Walking around in the shop, it’s an endless smell of ground metal and fumes from the welder (and of course the espresso machine too). Minutes go by, and I find myself staring at bikes hanging from the ceiling; there are several from the 90s all the way to full-suspension and BMX. Stickers cover the entire refrigerator, large portions of cabinets, and the walls, each one from a brand or race they’ve encountered over the years. Thank you letters and drawings hang in the front office, as do trophies and magazine features. Photos from adventuring on two wheels, typical bike industry humor, prototype frame drawings, random creations like the dinosaur made from a stem/brake levers, and other bits are some of my favorite sightings amid the many small treasures scattered throughout the space.
Black Sheep Bikes has won more than 10 awards at the North American Handmade Bicycle Show (NAHBS), including Best Titanium Bicycle, Best Tig Construction, and Best Artisan Bike three years in a row. There are truly no two frames alike when it comes to the work James creates. Every frame gets a custom head badge from Jen Green. You can choose from several casts or create something totally new, such as the sheep picking up a Yeti from a UFO.
Titanium has been his material of choice due to the space-grade metal’s characteristics. He explained that it holds 20% elongation, allowing the bends he creates to maximize smooth and subtle vibration dampening that steel and aluminum simply can’t reach. Titanium is also extremely lightweight, non-corrosive, and doesn’t need paint for protection. The biggest challenge, however, is its soaring cost. For this reason, James now has a line of production-sized steel frames called the Roots line for a more affordable entry into modern geometry frames.

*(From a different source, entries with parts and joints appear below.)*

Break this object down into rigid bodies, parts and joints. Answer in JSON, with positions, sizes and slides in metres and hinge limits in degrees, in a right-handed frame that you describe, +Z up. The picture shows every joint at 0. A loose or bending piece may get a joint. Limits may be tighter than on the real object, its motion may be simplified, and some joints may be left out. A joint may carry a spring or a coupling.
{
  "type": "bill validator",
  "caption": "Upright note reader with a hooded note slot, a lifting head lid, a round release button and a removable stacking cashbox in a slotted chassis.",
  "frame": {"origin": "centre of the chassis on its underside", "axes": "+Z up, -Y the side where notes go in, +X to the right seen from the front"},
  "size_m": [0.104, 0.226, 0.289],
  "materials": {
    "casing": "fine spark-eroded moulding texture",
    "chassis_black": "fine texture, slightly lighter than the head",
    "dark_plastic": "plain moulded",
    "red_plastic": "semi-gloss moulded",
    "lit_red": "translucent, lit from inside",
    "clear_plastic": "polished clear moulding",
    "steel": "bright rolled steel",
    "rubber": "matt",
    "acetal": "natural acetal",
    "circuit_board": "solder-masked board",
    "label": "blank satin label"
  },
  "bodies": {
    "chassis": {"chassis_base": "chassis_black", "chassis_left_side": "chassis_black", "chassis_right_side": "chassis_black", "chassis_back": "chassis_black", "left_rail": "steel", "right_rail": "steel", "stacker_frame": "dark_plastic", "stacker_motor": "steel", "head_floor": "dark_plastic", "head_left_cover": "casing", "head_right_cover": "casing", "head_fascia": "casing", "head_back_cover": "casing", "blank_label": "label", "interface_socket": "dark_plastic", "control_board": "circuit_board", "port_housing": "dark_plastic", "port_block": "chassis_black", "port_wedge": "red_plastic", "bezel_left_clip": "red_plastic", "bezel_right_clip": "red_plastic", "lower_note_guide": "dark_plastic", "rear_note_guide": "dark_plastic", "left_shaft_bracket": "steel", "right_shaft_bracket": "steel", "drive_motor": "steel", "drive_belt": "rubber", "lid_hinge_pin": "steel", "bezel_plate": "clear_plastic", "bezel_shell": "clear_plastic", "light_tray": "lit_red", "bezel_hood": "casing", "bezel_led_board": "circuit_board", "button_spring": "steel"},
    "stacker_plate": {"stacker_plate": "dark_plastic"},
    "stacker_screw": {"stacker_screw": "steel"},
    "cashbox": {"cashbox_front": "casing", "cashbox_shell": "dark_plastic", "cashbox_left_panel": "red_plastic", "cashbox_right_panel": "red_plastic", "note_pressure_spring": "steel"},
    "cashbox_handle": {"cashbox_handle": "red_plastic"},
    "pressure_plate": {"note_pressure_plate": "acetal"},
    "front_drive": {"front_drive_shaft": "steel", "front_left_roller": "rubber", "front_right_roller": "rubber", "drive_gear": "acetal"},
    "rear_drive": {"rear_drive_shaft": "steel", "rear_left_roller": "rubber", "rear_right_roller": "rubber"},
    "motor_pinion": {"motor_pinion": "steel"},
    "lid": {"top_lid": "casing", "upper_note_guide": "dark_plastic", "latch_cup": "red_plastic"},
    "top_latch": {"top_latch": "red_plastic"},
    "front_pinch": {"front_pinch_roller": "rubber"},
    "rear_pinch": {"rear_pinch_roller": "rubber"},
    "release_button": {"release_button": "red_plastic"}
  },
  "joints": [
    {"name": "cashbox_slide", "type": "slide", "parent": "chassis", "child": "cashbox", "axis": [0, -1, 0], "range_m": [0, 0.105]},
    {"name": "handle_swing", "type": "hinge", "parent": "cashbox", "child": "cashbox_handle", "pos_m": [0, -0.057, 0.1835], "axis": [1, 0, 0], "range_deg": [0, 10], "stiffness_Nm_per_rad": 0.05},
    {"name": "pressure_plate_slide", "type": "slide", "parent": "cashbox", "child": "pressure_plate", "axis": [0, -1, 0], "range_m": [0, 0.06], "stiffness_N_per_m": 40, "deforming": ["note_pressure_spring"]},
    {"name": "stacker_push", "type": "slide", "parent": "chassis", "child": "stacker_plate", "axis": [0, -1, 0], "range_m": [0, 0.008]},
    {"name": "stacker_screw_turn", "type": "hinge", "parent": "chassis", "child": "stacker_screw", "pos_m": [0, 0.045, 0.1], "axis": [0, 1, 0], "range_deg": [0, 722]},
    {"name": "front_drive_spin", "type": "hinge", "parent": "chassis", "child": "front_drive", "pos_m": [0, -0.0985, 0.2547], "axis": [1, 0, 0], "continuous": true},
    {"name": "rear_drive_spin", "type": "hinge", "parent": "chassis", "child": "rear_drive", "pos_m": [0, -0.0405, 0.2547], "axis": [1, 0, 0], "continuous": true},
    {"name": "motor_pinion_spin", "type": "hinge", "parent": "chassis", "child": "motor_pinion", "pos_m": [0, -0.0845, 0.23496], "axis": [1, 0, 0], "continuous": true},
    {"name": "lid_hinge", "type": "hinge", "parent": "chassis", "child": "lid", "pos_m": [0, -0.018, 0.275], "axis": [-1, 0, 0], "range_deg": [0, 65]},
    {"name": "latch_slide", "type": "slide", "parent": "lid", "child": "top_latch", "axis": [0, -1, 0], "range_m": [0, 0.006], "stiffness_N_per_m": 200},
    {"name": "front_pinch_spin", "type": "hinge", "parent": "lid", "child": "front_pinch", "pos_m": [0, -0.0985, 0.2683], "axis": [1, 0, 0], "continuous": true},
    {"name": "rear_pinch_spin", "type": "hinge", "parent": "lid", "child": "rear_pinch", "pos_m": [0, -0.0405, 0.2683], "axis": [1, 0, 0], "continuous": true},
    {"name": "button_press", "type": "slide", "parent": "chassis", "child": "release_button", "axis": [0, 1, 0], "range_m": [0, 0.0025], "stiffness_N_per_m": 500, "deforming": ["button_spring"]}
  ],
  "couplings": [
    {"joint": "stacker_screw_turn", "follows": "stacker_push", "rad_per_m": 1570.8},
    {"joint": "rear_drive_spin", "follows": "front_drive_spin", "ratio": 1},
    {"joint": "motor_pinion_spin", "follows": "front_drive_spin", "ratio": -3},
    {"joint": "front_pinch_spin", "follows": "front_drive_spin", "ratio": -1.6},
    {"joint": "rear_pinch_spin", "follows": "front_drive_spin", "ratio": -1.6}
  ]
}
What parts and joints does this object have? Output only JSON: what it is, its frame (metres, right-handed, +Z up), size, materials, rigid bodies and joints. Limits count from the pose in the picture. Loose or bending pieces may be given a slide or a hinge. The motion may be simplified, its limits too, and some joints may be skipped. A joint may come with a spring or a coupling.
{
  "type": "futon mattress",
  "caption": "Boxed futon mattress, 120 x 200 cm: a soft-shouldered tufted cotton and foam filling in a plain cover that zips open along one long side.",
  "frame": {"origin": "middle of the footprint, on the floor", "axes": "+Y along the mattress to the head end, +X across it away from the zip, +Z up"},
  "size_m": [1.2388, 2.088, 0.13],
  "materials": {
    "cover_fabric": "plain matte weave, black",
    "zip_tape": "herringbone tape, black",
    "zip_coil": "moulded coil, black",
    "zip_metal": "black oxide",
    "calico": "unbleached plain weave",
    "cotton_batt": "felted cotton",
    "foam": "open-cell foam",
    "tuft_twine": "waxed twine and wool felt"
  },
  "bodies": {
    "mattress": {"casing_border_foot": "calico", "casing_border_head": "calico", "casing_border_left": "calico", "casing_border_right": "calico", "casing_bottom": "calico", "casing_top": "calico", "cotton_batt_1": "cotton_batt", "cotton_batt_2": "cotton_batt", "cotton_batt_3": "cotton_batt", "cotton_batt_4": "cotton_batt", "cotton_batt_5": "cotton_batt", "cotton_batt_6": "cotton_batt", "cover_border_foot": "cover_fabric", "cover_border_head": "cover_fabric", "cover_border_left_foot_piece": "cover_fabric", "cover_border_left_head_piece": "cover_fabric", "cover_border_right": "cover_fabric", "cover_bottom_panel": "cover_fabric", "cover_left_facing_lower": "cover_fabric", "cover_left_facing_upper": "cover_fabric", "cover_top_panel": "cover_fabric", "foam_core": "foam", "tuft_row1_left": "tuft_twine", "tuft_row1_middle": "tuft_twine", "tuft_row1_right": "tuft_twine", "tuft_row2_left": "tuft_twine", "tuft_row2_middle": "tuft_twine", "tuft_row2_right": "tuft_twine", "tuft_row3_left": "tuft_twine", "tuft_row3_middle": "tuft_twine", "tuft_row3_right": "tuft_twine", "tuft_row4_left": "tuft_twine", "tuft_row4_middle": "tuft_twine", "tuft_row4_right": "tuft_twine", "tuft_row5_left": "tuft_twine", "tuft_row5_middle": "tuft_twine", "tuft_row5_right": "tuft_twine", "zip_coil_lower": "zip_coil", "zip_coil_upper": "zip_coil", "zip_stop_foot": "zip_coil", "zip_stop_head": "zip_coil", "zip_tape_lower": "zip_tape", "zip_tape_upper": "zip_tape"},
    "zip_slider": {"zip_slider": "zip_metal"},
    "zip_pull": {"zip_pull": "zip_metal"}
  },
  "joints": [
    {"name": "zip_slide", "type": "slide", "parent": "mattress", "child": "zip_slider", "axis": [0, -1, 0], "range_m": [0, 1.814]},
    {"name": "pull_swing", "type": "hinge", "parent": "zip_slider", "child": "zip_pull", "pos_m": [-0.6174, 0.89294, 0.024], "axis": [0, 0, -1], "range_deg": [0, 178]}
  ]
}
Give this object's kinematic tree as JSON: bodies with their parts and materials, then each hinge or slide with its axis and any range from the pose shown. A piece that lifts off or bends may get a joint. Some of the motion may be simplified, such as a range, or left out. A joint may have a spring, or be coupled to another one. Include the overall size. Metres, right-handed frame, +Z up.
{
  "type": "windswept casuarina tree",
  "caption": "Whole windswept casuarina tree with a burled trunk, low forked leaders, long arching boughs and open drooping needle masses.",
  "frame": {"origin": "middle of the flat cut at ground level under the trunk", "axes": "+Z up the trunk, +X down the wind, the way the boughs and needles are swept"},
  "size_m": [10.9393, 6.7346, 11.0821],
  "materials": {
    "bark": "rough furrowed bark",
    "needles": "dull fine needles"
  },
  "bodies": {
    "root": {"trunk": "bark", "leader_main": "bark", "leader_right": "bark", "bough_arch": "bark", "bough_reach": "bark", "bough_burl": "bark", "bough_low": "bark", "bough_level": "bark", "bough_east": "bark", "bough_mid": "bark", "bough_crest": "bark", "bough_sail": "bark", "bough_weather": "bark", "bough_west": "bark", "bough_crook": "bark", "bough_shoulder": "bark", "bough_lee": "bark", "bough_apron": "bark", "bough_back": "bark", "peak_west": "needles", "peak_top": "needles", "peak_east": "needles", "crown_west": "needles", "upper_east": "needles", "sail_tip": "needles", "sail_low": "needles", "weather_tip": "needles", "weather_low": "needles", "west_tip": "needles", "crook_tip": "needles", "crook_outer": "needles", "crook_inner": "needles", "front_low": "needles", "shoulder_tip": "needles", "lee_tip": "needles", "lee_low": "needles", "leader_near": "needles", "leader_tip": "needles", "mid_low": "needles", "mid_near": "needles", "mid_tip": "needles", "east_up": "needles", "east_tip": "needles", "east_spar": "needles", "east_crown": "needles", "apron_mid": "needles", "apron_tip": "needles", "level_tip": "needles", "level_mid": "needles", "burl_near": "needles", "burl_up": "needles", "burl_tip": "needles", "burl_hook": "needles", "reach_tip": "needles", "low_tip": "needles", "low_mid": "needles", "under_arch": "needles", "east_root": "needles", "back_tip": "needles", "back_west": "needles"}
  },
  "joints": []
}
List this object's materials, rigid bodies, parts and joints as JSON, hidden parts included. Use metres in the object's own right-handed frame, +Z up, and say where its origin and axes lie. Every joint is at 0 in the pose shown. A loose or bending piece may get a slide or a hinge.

One of the stories I enjoyed most during my day in the shop was talking about riding the Leadville 100 on his single-speed coaster brake klunker. No front brake; traditional old-school mountain biking in its early days. As James put it, “I had moments of absolute terror. You’re looking at the turn ahead of the turn and planning how to set up for both without hitting the brake since it’s really only on or off, losing all traction and speed while going downhill on switchbacks. It’s kind of a continual ‘oh shit’ moment of full commitment forcing extra pedal strokes to line up the inside pedal to make the corner.” Several years ago, he earned his 1,000-mile belt buckle, having completed the 103-mile course a dozen times—all aboard a single speed.
We spent time talking about his custom one-piece bar/stem combo that are also known as “nine piece one piece” due to perfecting construction for symmetrical flare and sweep. They make small bits on the lathe to weld inside the bar where the drops are later attached and have a brace in the center, sometimes big enough to fit a handlebar bag within. Another component of absolute creativity are the titanium forks and racks they create for frames made in house. James has been able to get almost 2” of travel out of his rigid Deathplosion fork paired with a wide mountain bar. He’s also made fat bike forks in the past with a 100mm Fox shock in them with aluminum linkage, weighing in at six pounds. Designed right, titanium is a system that allows for a rigid bike with passive suspension, non-moving parts, and nothing to service annually.
James also makes a truss fork, modeled after the styling found on 1930s motorcycles, with a double or triple set of thin, curving legs that also address issues with fork failures. With failure usually occurring at the crown, James designed this fork to have a collar both above and below the headtube. The truss doesn’t shudder under hard braking, and serves to stiffen the front end without adding weight.
Throughout the day, James was also working on rear racks for several soft-tail mountain frames. These racks are only made for the frames he builds and are a perfect feature to top off an entire build ready for adventure. Starting with one strand of titanium, he cuts the middle support arms for the rack, bends them, and preps the edges. After that, he cuts and bends the main two outside pieces that come to a point in the front and are almost wing shaped at the back. All of the pieces are then welded, and the rack is blasted, sanded, and then fit for the support legs. He adds a slight bend—just enough to break the eye sight of straight—and tack welds into place. The entire rack is removable, using common mounts found on most bikepacking or touring frames.
Other curiosities can be seen around the shop on a typical day, such as Tarryn’s commuter he built out of strictly leftover or chopped up tubes from other frames, as well as a twin top tube frame featuring the truss fork with 32” wheels and tires from a unicycle company, and a new bar on a gravel bike that keeps the drops where the rider needs them but adds a higher hand position much like a flat bar.
Regardless of what’s happening on any given day, the shop at Black Sheep Bikes is always a pleasure to see in action. As most custom builders can agree on, James feels the usual awkwardness of being in the spotlight because of his work. I found an easy comfort with both James and Tarryn just talking about real-life moments: what’s new, thoughts on this and that, and so forth. These two at Black Sheep Bikes are a real joy to spend time with, and if you ever see them out of the trail or around town, don’t miss the opportunity to stop for a chat with them, as you’ll surely leave the interaction feeling enriched in some way.